Launch of Peter Britton, Everything & Nothing: The Life and Development Work of Bill Armstrong, (2022), Hawke Centre, University of South Australia, Adelaide, 18 May 2023

I had the pleasure four years ago of launching Peter Britton’s first book on Bill and his stellar career with our overseas volunteering movement, Working for the World: The Evolution of Australian Volunteers International, and now Peter has done it again with this full-scale biography, covering Bill’s early family life, his years of dedicated commitment to the Young Christian Worker Movement which set the course for what became his life’s work, and his many subsequent decades of extraordinary leadership not just in volunteering but international and community development generally.

Bill must be gratified to be the beneficiary of something that I certainly never managed to achieve – not just one but two volumes of unqualified hagiography! While saints don’t always deserve their billing, I think we’d all agree that the hagiography in this case is wholly justified. Bill’s personal life has been one of exemplary commitment to Marg and his family, and his professional life has been one of unremitting adherence to principle, unceasing service to his fellow human beings – particularly those dispossessed or struggling, and uncompromising decency.

As Peter summarises Bill’s career, ‘For more than 60 years he has been engaged in the not-for-profit world as Chair, Board member, CEO, staff member, volunteer and supporter of large Australian and international non-government organisations, small community groups, peak bodies and joint committees and delegations with politicians and government officials.’

And it’s all there in detail in the book. From YCW to OSB and AVA and AVI, from AWD to ACFOA and ACFID, from Indigenous Community Volunteers to Community First Development, and to every East Timor organisation that ever gave me a hard time, Bill – as we say in Victoria – seems to have been in everything but the Warrnambool to Melbourne bike race (although, that said, he was as good at sport as everything else, not least as a pretty classy footballer playing a number of games for Carlton in the late ‘50s).

I had a fair bit to do with Bill during my time as Foreign Minister, and – while he gave me a harder time than I think I deserved over East Timor (although he was hardly alone in that) – I was always impressed by his expertise, energy, policy smarts and advocacy skills. When it came to both human rights issues and aid policy generally, I always thought robust debate was totally legitimate, and Bill was always one of the most robust – and effective – in the business. One measure of his effectiveness was his success in extracting for OSB over my term an increase in Commonwealth funding from under $2 million to over $10 million per annum!

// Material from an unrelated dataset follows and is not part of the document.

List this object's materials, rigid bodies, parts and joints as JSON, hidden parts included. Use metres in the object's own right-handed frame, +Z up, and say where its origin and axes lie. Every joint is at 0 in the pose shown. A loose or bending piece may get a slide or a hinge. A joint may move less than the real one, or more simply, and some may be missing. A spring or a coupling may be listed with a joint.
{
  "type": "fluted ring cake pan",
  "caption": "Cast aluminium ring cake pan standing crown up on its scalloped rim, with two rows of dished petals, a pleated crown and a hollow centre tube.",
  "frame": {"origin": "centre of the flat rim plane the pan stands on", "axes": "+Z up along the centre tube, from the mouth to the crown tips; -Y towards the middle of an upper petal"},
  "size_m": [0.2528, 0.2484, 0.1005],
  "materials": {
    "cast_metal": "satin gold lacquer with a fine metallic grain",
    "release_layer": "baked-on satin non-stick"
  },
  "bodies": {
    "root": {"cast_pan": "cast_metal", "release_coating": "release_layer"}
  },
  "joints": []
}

Peter Britton has done an admirable job in telling Bill’s story, and no one could have been better placed to do so: Peter wrote some seminal analyses of the Indonesian military in the 1970s as well as working as a researcher and writer on development education, returned to Indonesia as a volunteer in the early 1980s, and then became an enormously valued and influential staff member of OSB/AVI for an extraordinary 32 years, from 1984 to 2016. His new book is a great addition to our national biographical literature, and I am delighted to give it it’s South Australian baptism.